## Start
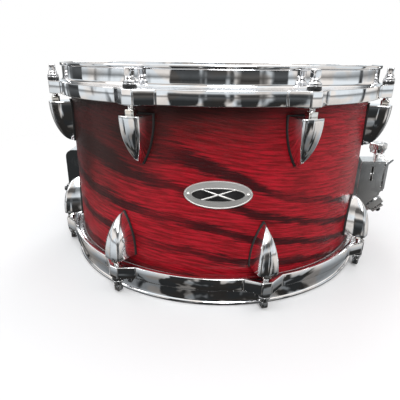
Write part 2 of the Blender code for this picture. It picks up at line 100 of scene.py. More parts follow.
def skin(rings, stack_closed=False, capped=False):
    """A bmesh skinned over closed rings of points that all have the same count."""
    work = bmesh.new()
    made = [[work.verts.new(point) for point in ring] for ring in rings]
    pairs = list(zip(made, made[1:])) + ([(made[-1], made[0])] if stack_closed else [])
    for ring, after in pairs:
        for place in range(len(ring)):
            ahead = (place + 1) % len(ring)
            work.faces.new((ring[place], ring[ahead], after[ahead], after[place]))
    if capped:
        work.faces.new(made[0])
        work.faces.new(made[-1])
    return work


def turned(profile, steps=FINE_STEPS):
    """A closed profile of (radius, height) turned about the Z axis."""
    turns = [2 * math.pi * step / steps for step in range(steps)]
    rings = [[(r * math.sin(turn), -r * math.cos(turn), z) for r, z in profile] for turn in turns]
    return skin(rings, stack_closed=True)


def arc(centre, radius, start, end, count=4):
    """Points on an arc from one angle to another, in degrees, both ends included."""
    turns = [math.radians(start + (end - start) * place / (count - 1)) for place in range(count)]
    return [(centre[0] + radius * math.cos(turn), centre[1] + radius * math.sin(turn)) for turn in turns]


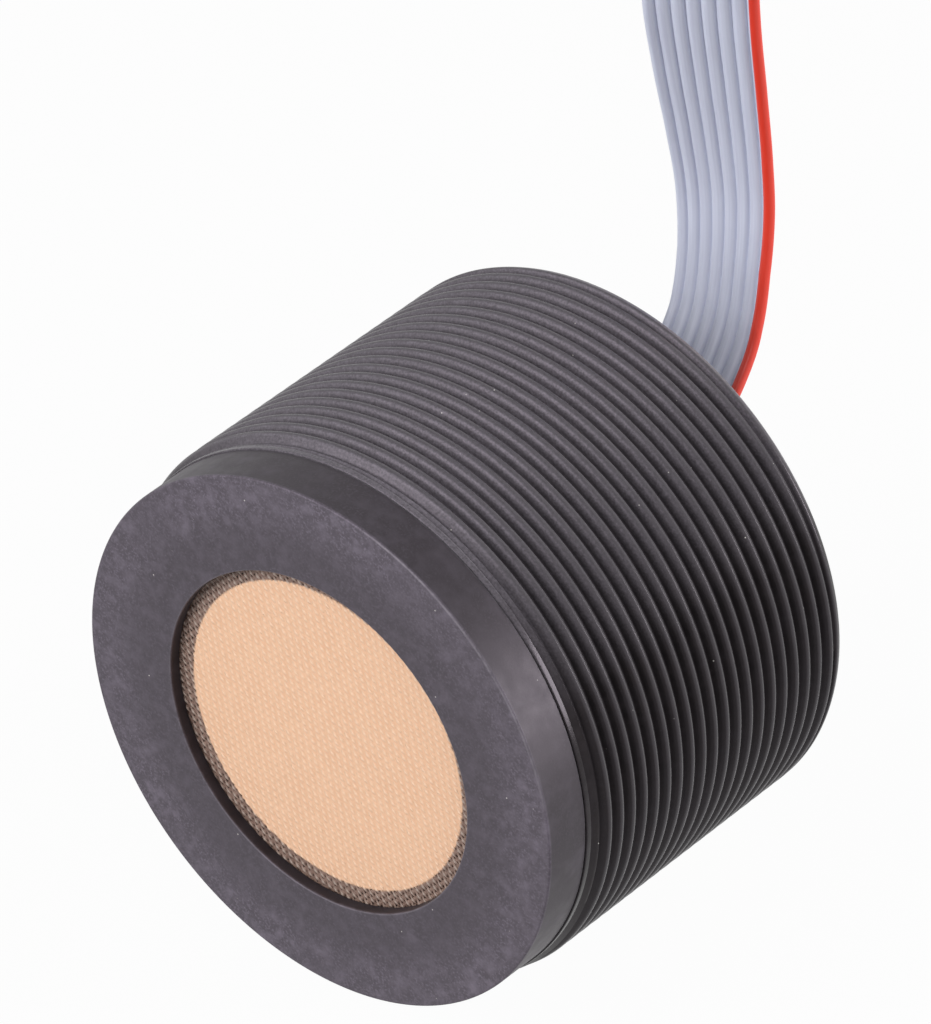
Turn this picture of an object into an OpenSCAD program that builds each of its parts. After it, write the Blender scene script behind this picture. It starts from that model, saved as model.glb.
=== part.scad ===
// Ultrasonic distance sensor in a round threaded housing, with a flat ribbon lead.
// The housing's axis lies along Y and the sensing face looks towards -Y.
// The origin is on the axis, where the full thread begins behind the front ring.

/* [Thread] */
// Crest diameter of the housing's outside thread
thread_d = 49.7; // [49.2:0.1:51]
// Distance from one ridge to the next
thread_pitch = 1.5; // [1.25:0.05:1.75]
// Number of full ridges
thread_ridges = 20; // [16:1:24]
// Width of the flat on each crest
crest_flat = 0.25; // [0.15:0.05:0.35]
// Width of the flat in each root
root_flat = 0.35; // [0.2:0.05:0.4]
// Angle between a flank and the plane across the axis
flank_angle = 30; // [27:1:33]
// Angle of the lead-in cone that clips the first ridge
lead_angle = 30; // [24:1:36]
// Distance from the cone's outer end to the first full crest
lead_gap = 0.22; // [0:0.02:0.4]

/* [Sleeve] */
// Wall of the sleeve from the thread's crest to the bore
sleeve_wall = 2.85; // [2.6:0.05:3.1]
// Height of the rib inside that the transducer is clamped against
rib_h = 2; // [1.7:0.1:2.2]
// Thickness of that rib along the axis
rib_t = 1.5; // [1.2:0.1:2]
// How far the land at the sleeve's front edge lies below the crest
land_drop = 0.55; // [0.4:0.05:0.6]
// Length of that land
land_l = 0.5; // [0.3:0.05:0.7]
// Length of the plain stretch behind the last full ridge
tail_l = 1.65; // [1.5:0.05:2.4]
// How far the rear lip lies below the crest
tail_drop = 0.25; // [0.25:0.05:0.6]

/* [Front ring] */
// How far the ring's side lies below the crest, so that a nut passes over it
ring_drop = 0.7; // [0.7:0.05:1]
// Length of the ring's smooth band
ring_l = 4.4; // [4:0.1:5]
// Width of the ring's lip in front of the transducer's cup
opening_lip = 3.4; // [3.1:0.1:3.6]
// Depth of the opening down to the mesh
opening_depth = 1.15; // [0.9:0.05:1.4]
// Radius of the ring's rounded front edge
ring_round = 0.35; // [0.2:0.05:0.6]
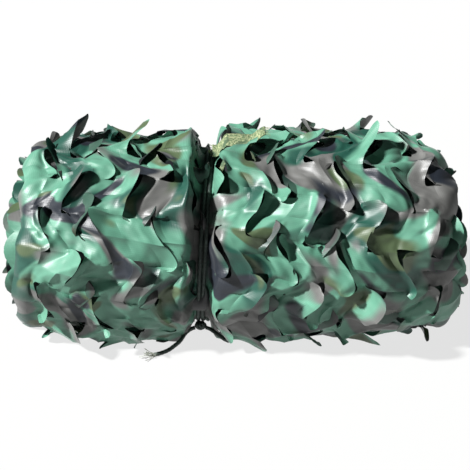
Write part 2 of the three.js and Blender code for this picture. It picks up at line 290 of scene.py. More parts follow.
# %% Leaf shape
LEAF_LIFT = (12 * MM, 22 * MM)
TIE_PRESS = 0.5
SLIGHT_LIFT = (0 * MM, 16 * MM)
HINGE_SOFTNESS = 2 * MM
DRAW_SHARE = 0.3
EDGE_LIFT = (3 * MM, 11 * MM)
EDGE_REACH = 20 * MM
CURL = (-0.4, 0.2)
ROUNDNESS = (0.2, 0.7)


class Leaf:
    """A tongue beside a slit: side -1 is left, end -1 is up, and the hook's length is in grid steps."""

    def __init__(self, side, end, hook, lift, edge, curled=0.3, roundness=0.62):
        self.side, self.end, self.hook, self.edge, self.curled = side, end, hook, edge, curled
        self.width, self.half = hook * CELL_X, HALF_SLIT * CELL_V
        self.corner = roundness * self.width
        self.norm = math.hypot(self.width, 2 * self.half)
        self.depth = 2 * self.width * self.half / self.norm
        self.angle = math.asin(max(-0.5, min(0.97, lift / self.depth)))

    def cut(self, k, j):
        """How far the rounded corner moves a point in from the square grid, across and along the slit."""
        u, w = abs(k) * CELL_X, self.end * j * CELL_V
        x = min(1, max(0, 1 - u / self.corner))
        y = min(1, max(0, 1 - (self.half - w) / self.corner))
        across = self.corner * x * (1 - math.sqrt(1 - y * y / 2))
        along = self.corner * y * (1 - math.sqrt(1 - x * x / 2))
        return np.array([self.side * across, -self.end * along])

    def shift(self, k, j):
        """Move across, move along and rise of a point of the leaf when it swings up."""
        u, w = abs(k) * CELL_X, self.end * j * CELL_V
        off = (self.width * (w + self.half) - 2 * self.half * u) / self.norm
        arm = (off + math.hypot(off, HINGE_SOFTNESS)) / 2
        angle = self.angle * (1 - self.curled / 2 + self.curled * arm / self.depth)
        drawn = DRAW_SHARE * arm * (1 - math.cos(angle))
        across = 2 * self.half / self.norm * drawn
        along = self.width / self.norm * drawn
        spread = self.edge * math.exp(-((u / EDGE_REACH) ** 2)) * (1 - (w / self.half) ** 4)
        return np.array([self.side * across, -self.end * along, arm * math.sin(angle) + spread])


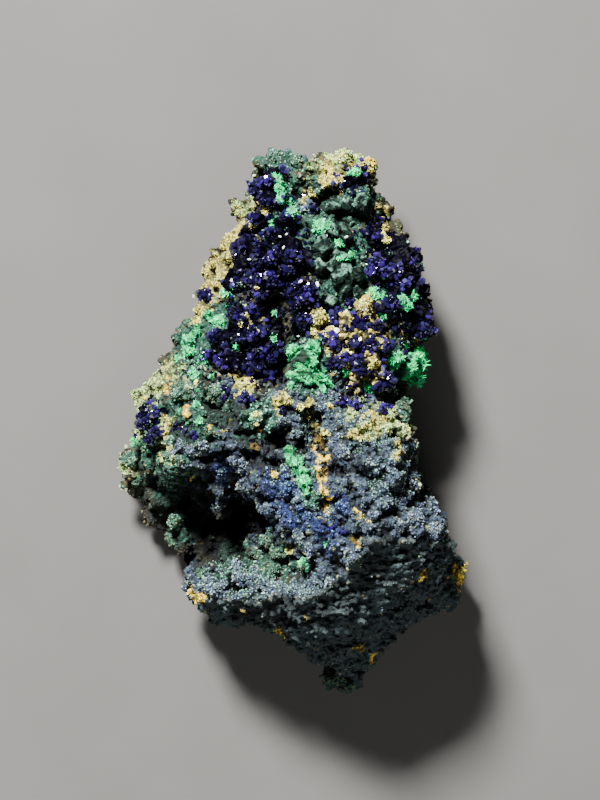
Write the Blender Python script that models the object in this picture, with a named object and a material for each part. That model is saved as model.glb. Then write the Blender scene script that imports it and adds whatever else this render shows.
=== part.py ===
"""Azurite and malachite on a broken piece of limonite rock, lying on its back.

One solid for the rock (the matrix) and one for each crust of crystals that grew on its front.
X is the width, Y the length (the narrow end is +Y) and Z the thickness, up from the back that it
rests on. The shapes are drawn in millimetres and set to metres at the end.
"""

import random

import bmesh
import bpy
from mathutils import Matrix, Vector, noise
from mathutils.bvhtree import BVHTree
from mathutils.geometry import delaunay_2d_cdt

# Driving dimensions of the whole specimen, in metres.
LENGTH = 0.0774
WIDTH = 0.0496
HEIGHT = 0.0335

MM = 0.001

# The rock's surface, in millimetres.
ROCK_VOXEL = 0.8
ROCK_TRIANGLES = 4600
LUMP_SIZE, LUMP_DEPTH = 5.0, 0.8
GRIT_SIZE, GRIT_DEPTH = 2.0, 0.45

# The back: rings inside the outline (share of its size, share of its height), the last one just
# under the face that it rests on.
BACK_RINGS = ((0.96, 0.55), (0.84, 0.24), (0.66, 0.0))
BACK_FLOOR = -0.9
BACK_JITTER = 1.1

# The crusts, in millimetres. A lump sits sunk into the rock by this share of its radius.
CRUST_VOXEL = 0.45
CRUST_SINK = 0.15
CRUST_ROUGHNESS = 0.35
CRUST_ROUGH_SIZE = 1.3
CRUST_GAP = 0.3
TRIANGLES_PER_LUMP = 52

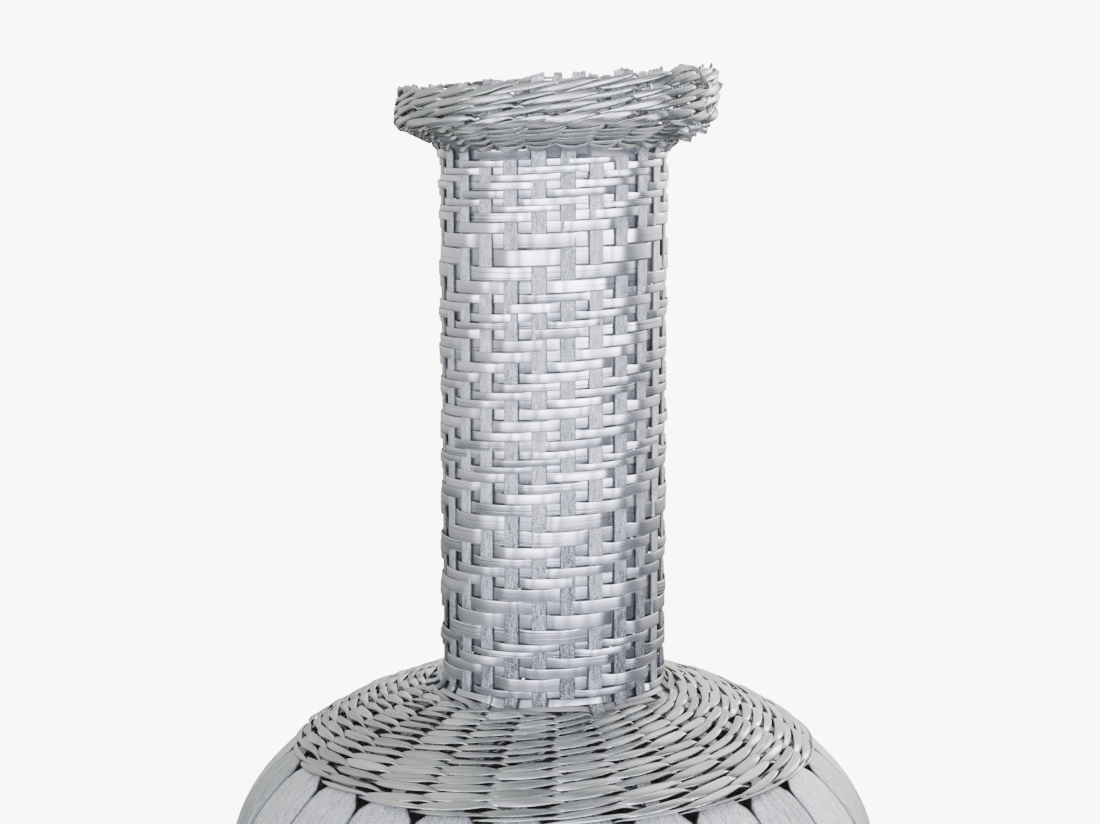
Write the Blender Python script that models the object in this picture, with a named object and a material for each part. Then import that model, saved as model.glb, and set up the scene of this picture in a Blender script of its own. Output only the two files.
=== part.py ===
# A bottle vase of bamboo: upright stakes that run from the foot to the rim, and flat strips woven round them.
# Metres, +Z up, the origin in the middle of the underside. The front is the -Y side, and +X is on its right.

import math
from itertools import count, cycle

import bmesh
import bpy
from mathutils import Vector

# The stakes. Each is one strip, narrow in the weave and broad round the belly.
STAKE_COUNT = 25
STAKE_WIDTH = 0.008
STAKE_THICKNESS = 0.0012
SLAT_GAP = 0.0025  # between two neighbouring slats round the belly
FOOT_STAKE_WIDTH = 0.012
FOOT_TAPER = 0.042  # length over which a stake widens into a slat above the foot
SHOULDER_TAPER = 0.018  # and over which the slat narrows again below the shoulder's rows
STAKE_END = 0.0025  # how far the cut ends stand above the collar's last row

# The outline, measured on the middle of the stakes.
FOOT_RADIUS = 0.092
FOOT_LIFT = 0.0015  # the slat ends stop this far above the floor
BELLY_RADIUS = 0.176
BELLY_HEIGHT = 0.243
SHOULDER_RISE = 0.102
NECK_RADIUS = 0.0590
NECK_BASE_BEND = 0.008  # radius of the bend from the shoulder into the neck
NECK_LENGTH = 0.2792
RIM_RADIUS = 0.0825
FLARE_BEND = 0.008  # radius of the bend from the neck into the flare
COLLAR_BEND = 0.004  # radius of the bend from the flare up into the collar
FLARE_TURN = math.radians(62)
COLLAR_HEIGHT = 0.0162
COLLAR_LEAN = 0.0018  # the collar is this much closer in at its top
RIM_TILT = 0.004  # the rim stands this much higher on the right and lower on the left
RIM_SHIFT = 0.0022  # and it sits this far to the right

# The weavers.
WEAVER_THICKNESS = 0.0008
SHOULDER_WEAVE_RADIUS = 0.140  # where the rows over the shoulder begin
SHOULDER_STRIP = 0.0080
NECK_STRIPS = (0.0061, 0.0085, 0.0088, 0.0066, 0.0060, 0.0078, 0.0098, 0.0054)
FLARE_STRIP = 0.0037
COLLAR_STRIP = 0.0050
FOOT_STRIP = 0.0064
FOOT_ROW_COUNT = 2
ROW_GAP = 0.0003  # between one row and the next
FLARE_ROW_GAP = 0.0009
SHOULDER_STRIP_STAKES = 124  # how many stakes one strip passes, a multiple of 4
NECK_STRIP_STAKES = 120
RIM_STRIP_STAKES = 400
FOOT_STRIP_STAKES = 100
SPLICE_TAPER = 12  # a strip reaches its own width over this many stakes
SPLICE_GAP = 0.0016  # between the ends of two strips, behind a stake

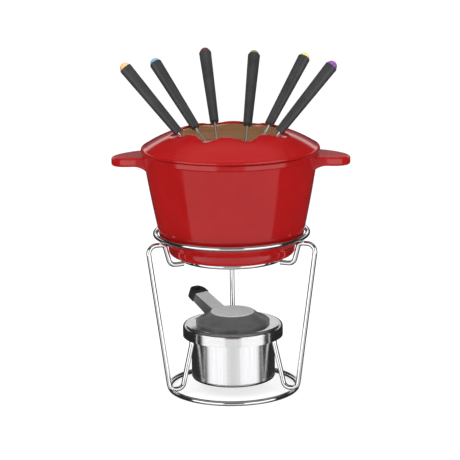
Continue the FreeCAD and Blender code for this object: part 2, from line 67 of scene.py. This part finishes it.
## End
§ TASK: Go through the entries above and pull out each line with "More" in it.

§ EXPECTED ANSWER:
Write part 2 of the Blender code for this picture. It picks up at line 100 of scene.py. More parts follow.
Write part 2 of the three.js and Blender code for this picture. It picks up at line 290 of scene.py. More parts follow.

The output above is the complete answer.